> Required work: Repeat the whole of the data, keeping every detail the same.

### Given information ###

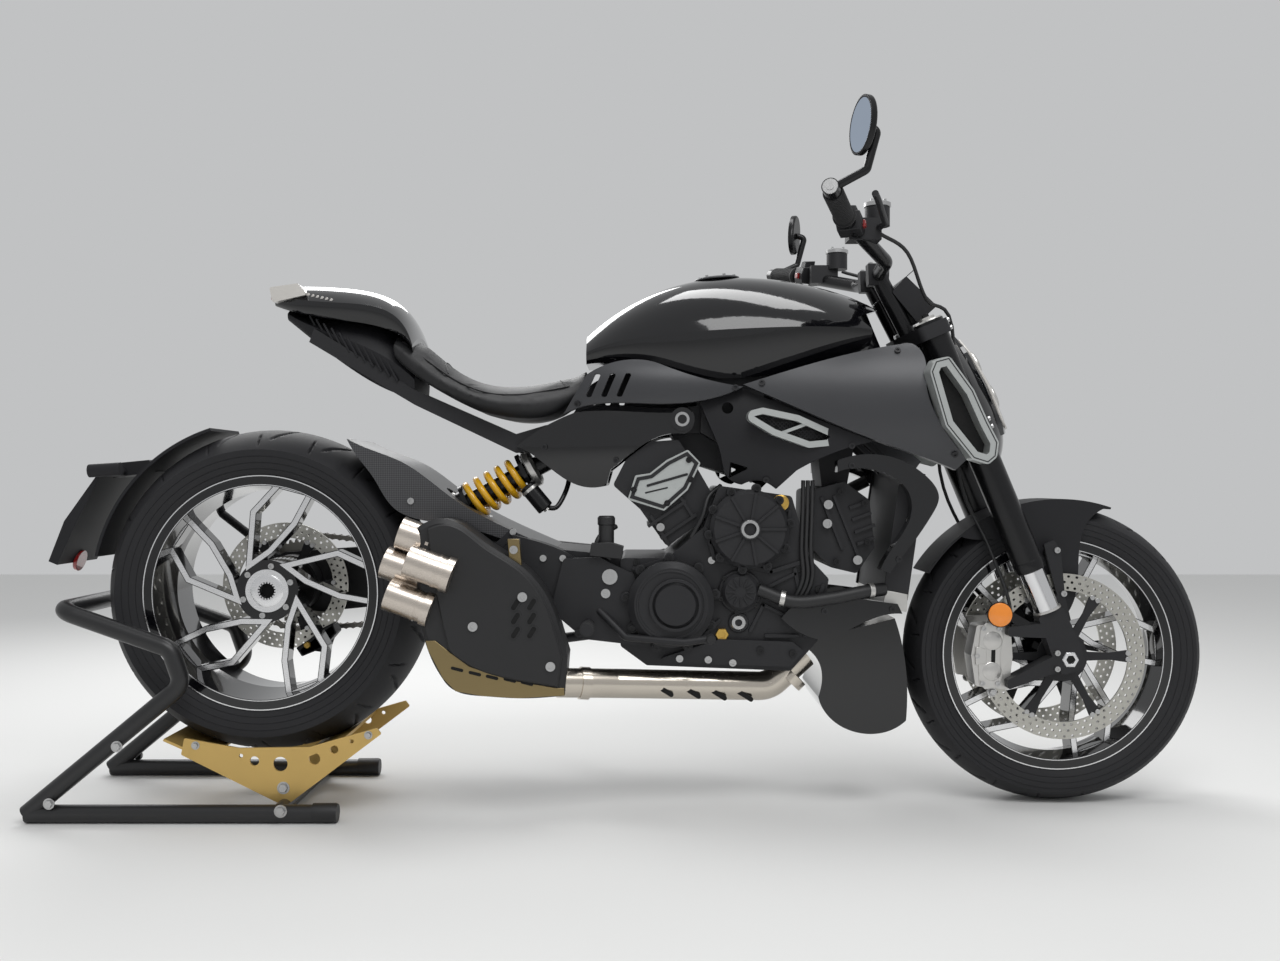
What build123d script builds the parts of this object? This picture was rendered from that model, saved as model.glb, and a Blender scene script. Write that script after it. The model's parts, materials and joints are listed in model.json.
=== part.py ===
from build123d import *
import math
import os

# Power cruiser motorcycle on a rear paddock stand, in millimetres.
# x runs forward from the rear axle, y to the rider's left, z up from the floor.
# At export every piece is moved back by FOOTPRINT_MIDDLE, so that the origin
# lies on the floor under the middle of the whole object.

os.makedirs("parts", exist_ok=True)

# Driving dimensions
WHEELBASE = 1593.0
REAR_RADIUS = 324.0
REAR_WIDTH = 240.0
FRONT_RADIUS = 300.0
FRONT_WIDTH = 120.0
REAR_LIFT = 105.0
FOOTPRINT_MIDDLE = 719.0
CLEAR = 0.3
MOVING_CLEAR = 6.0
SIDE_SWELL = 4.0

REAR_AXLE_Z = REAR_RADIUS + REAR_LIFT
FRONT_AXLE_Z = FRONT_RADIUS
FRONT_AXLE_X = math.sqrt(WHEELBASE**2 - (REAR_AXLE_Z - FRONT_AXLE_Z) ** 2)

# Steering: the fork leans back from upright, the axis runs behind the legs
FORK_LEAN = 22.5
YOKE_OFFSET = 31.0
LEG_Y = 105.0
TUBE_RADIUS = 30.0
STANCHION_RADIUS = 25.0
FORK_LENGTH = 717.0
STEERING_LOCK = 34.0

LEAN_SIN = math.sin(math.radians(FORK_LEAN))
LEAN_COS = math.cos(math.radians(FORK_LEAN))


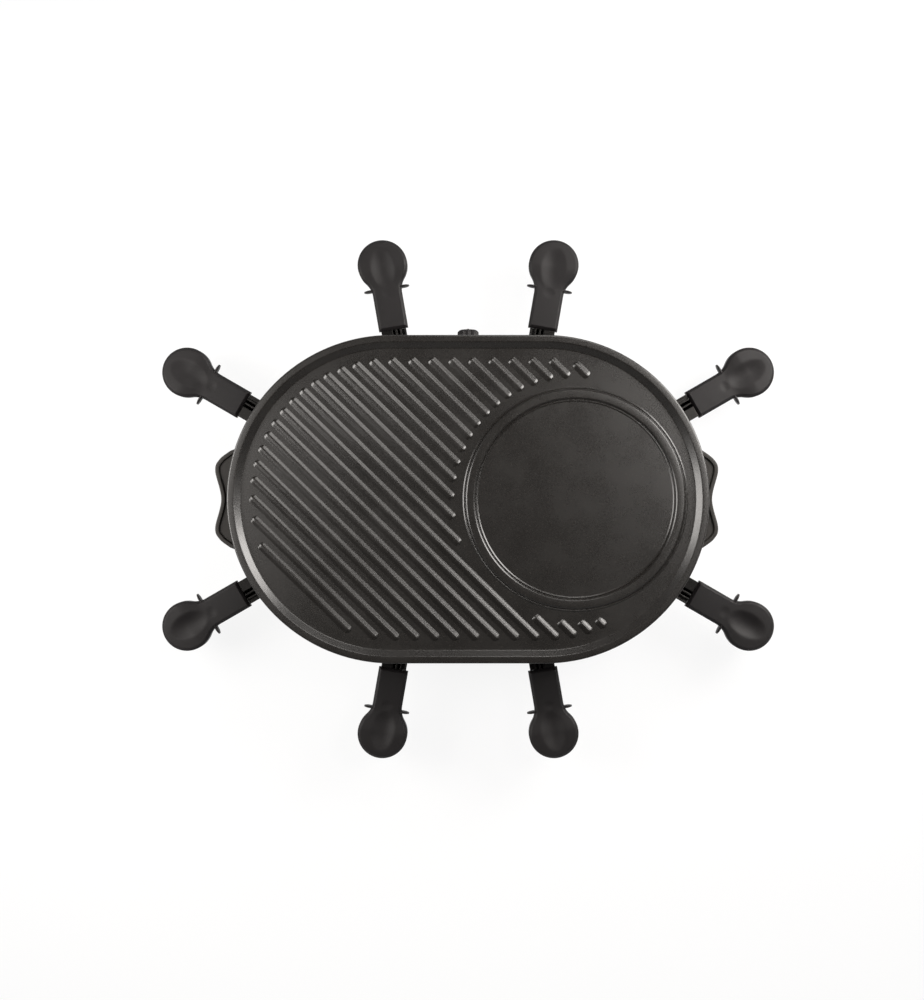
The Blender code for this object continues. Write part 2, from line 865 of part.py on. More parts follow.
def make_pilot_lamp(finish):
    flange_start = frame_radius + fit_gap
    body_start = flange_start - frame_wall - lamp_body_length
    flange = flange_start - body_start
    profile = [
        (lamp_radius, 0),
        (lamp_radius, flange),
        (lamp_flange_radius, flange),
        (lamp_flange_radius, flange + lamp_flange),
        (lamp_radius, flange + lamp_flange + lamp_dome / 2),
        (lamp_radius / 2, flange + lamp_flange + lamp_dome),
    ]
    mesh = turned("pilot_lamp", profile, place=facing_y(lamp_x, body_start, control_z))
    return put_in_scene("pilot_lamp", mesh, finish)


def make_cable_gland(finish):
    nut_start = frame_radius + fit_gap
    inner_start = frame_inner_radius - gland_inner_length
    place = facing_y(gland_x, inner_start, control_z)
    nut_low = nut_start - inner_start
    nut_high = nut_low + gland_nut_length
    nose = nut_high + gland_nose_length
    body = [(gland_radius, 0), (gland_radius, nose)]
    gland = put_in_scene("cable_gland", turned("cable_gland", body, place=place), finish)
    nut = [(gland_nut_radius, nut_low), (gland_nut_radius, nut_high)]
    fuse(gland, turned("gland_nut", nut, gland_nut_sides, place))
    bore = [(gland_bore_radius, -cut_overrun), (gland_bore_radius, nose + cut_overrun)]
    return cut(gland, turned("gland_bore", bore, place=place))


def make_terminal_block(finish):
    middle = sum(element_end_x) / 2
    half = block_width / 2
    outline = box_outline(middle - half, middle + half, block_back, block_front)
    low = element_z - block_height / 2
    high = low + block_height
    block = put_in_scene("terminal_block", prism("terminal_block", outline, low, high), finish)
    for x in element_end_x:
        hole = [(block_hole_radius, high - block_hole_depth), (block_hole_radius, high + cut_overrun)]
        place = Matrix.Translation((x, (block_back + block_front) / 2, 0))
        cut(block, turned("terminal_hole", hole, small_round_steps, place))
    return block


def make_wires(finish):
    half = thermostat_width / 2
    middle_y = (thermostat_back + thermostat_front) / 2
    gland_y = frame_inner_radius - gland_inner_length / 2
    block_end = sum(element_end_x) / 2 + block_width / 2
    near_body = half + fit_gap
    near_block = block_end + fit_gap
    supply = [
        Vector((gland_x, gland_y, control_z)),
        Vector((gland_x - wire_lead, middle_y, control_z)),
        Vector((lamp_x, shield_radius + wire_radius * 2, control_z)),
        Vector((near_body + wire_lead, middle_y, control_z)),
        Vector((near_body, middle_y, control_z)),
    ]
    switched = [
        Vector((-near_body, middle_y, control_z)),
        Vector((-near_body - wire_radius, middle_y, control_z)),
        Vector(((near_block - near_body) / 2, middle_y, control_z - wire_radius)),
        Vector((near_block + wire_radius, middle_y, control_z)),
        Vector((near_block, middle_y, control_z)),
    ]
    for name, route in (("supply_wire", supply), ("switched_wire", switched)):
        path = smooth_curve(route, wire_curve_steps)
        tube(name, path, wire_radius, wire_bevel_steps, finish)


def rounded_outline(corners, radius, inset, steps):
    """Convex outline whose corners keep their centres while it is drawn in by inset."""
    points = []
    count = len(corners)
    for i, corner in enumerate(corners):
        before = (corner - corners[i - 1]).normalized()
        after = (corners[(i + 1) % count] - corner).normalized()
        turn = before.angle(after)
        inward = (after - before).normalized()
        centre = corner + inward * radius / math.cos(turn / 2)
        start = math.atan2(-before.x, before.y)
        points += arc(centre, radius - inset, start, start + turn, steps)
    return points


def pan_outline(inset):
    front = pan_front_width / 2
    back = pan_back_width / 2
    corners = [
        Vector((-pan_length, -back)),
        Vector((0, -front)),
        Vector((0, front)),
        Vector((-pan_length, back)),
    ]
    return rounded_outline(corners, pan_corner_radius, inset, pan_corner_steps)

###

> Output for this task:
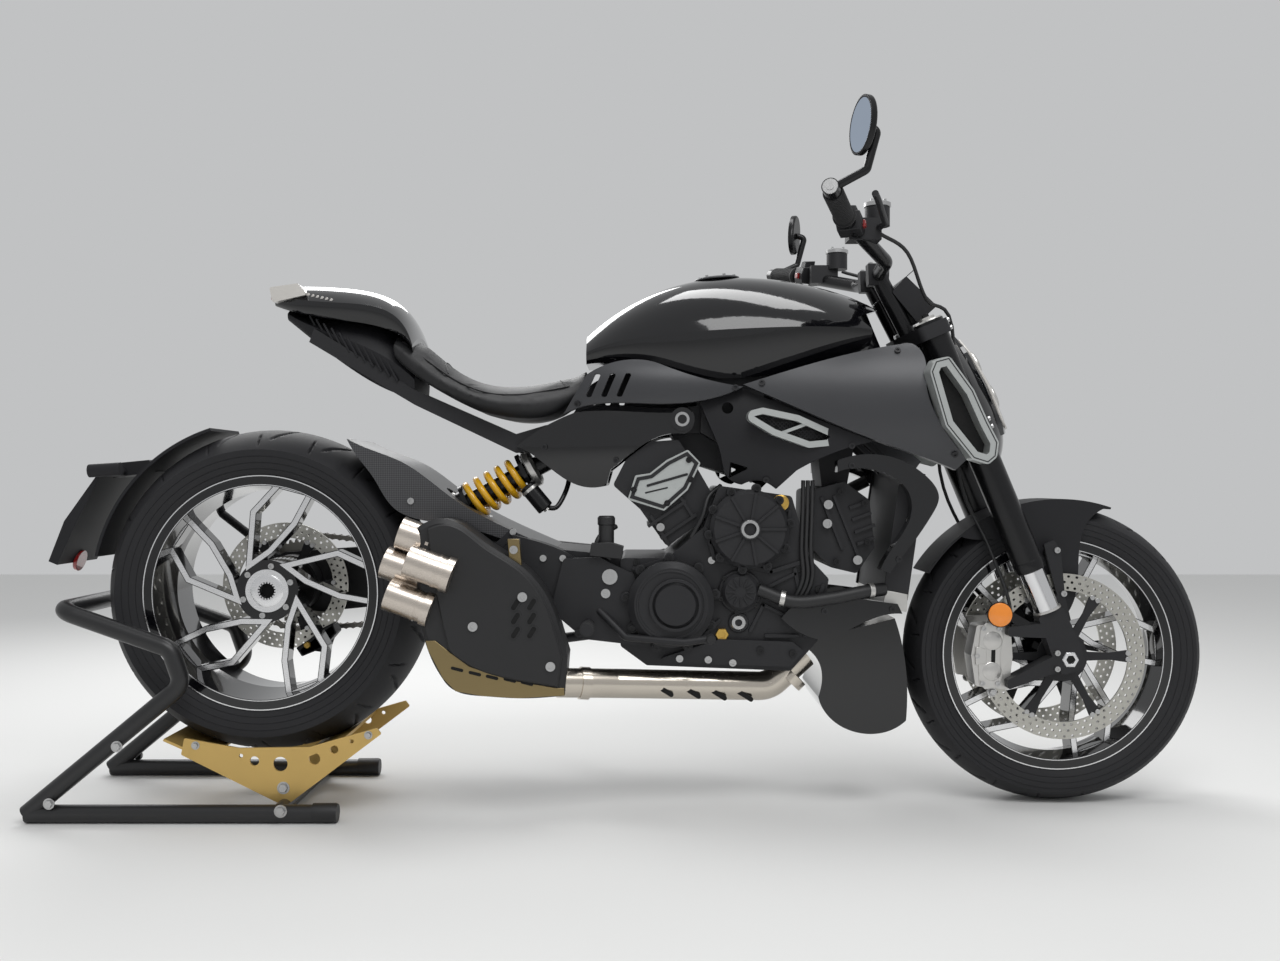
What build123d script builds the parts of this object? This picture was rendered from that model, saved as model.glb, and a Blender scene script. Write that script after it. The model's parts, materials and joints are listed in model.json.
=== part.py ===
from build123d import *
import math
import os

# Power cruiser motorcycle on a rear paddock stand, in millimetres.
# x runs forward from the rear axle, y to the rider's left, z up from the floor.
# At export every piece is moved back by FOOTPRINT_MIDDLE, so that the origin
# lies on the floor under the middle of the whole object.

os.makedirs("parts", exist_ok=True)

# Driving dimensions
WHEELBASE = 1593.0
REAR_RADIUS = 324.0
REAR_WIDTH = 240.0
FRONT_RADIUS = 300.0
FRONT_WIDTH = 120.0
REAR_LIFT = 105.0
FOOTPRINT_MIDDLE = 719.0
CLEAR = 0.3
MOVING_CLEAR = 6.0
SIDE_SWELL = 4.0

REAR_AXLE_Z = REAR_RADIUS + REAR_LIFT
FRONT_AXLE_Z = FRONT_RADIUS
FRONT_AXLE_X = math.sqrt(WHEELBASE**2 - (REAR_AXLE_Z - FRONT_AXLE_Z) ** 2)

# Steering: the fork leans back from upright, the axis runs behind the legs
FORK_LEAN = 22.5
YOKE_OFFSET = 31.0
LEG_Y = 105.0
TUBE_RADIUS = 30.0
STANCHION_RADIUS = 25.0
FORK_LENGTH = 717.0
STEERING_LOCK = 34.0

LEAN_SIN = math.sin(math.radians(FORK_LEAN))
LEAN_COS = math.cos(math.radians(FORK_LEAN))


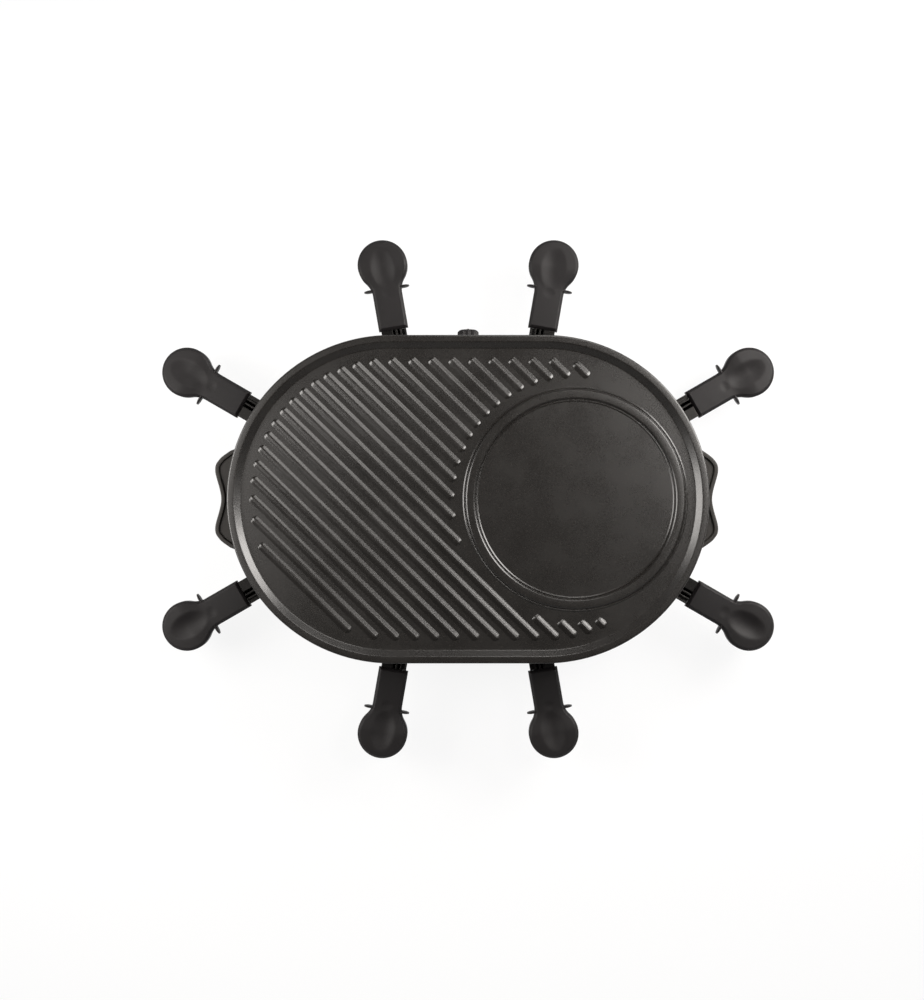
The Blender code for this object continues. Write part 2, from line 865 of part.py on. More parts follow.
def make_pilot_lamp(finish):
    flange_start = frame_radius + fit_gap
    body_start = flange_start - frame_wall - lamp_body_length
    flange = flange_start - body_start
    profile = [
        (lamp_radius, 0),
        (lamp_radius, flange),
        (lamp_flange_radius, flange),
        (lamp_flange_radius, flange + lamp_flange),
        (lamp_radius, flange + lamp_flange + lamp_dome / 2),
        (lamp_radius / 2, flange + lamp_flange + lamp_dome),
    ]
    mesh = turned("pilot_lamp", profile, place=facing_y(lamp_x, body_start, control_z))
    return put_in_scene("pilot_lamp", mesh, finish)


def make_cable_gland(finish):
    nut_start = frame_radius + fit_gap
    inner_start = frame_inner_radius - gland_inner_length
    place = facing_y(gland_x, inner_start, control_z)
    nut_low = nut_start - inner_start
    nut_high = nut_low + gland_nut_length
    nose = nut_high + gland_nose_length
    body = [(gland_radius, 0), (gland_radius, nose)]
    gland = put_in_scene("cable_gland", turned("cable_gland", body, place=place), finish)
    nut = [(gland_nut_radius, nut_low), (gland_nut_radius, nut_high)]
    fuse(gland, turned("gland_nut", nut, gland_nut_sides, place))
    bore = [(gland_bore_radius, -cut_overrun), (gland_bore_radius, nose + cut_overrun)]
    return cut(gland, turned("gland_bore", bore, place=place))


def make_terminal_block(finish):
    middle = sum(element_end_x) / 2
    half = block_width / 2
    outline = box_outline(middle - half, middle + half, block_back, block_front)
    low = element_z - block_height / 2
    high = low + block_height
    block = put_in_scene("terminal_block", prism("terminal_block", outline, low, high), finish)
    for x in element_end_x:
        hole = [(block_hole_radius, high - block_hole_depth), (block_hole_radius, high + cut_overrun)]
        place = Matrix.Translation((x, (block_back + block_front) / 2, 0))
        cut(block, turned("terminal_hole", hole, small_round_steps, place))
    return block


def make_wires(finish):
    half = thermostat_width / 2
    middle_y = (thermostat_back + thermostat_front) / 2
    gland_y = frame_inner_radius - gland_inner_length / 2
    block_end = sum(element_end_x) / 2 + block_width / 2
    near_body = half + fit_gap
    near_block = block_end + fit_gap
    supply = [
        Vector((gland_x, gland_y, control_z)),
        Vector((gland_x - wire_lead, middle_y, control_z)),
        Vector((lamp_x, shield_radius + wire_radius * 2, control_z)),
        Vector((near_body + wire_lead, middle_y, control_z)),
        Vector((near_body, middle_y, control_z)),
    ]
    switched = [
        Vector((-near_body, middle_y, control_z)),
        Vector((-near_body - wire_radius, middle_y, control_z)),
        Vector(((near_block - near_body) / 2, middle_y, control_z - wire_radius)),
        Vector((near_block + wire_radius, middle_y, control_z)),
        Vector((near_block, middle_y, control_z)),
    ]
    for name, route in (("supply_wire", supply), ("switched_wire", switched)):
        path = smooth_curve(route, wire_curve_steps)
        tube(name, path, wire_radius, wire_bevel_steps, finish)


def rounded_outline(corners, radius, inset, steps):
    """Convex outline whose corners keep their centres while it is drawn in by inset."""
    points = []
    count = len(corners)
    for i, corner in enumerate(corners):
        before = (corner - corners[i - 1]).normalized()
        after = (corners[(i + 1) % count] - corner).normalized()
        turn = before.angle(after)
        inward = (after - before).normalized()
        centre = corner + inward * radius / math.cos(turn / 2)
        start = math.atan2(-before.x, before.y)
        points += arc(centre, radius - inset, start, start + turn, steps)
    return points


def pan_outline(inset):
    front = pan_front_width / 2
    back = pan_back_width / 2
    corners = [
        Vector((-pan_length, -back)),
        Vector((0, -front)),
        Vector((0, front)),
        Vector((-pan_length, back)),
    ]
    return rounded_outline(corners, pan_corner_radius, inset, pan_corner_steps)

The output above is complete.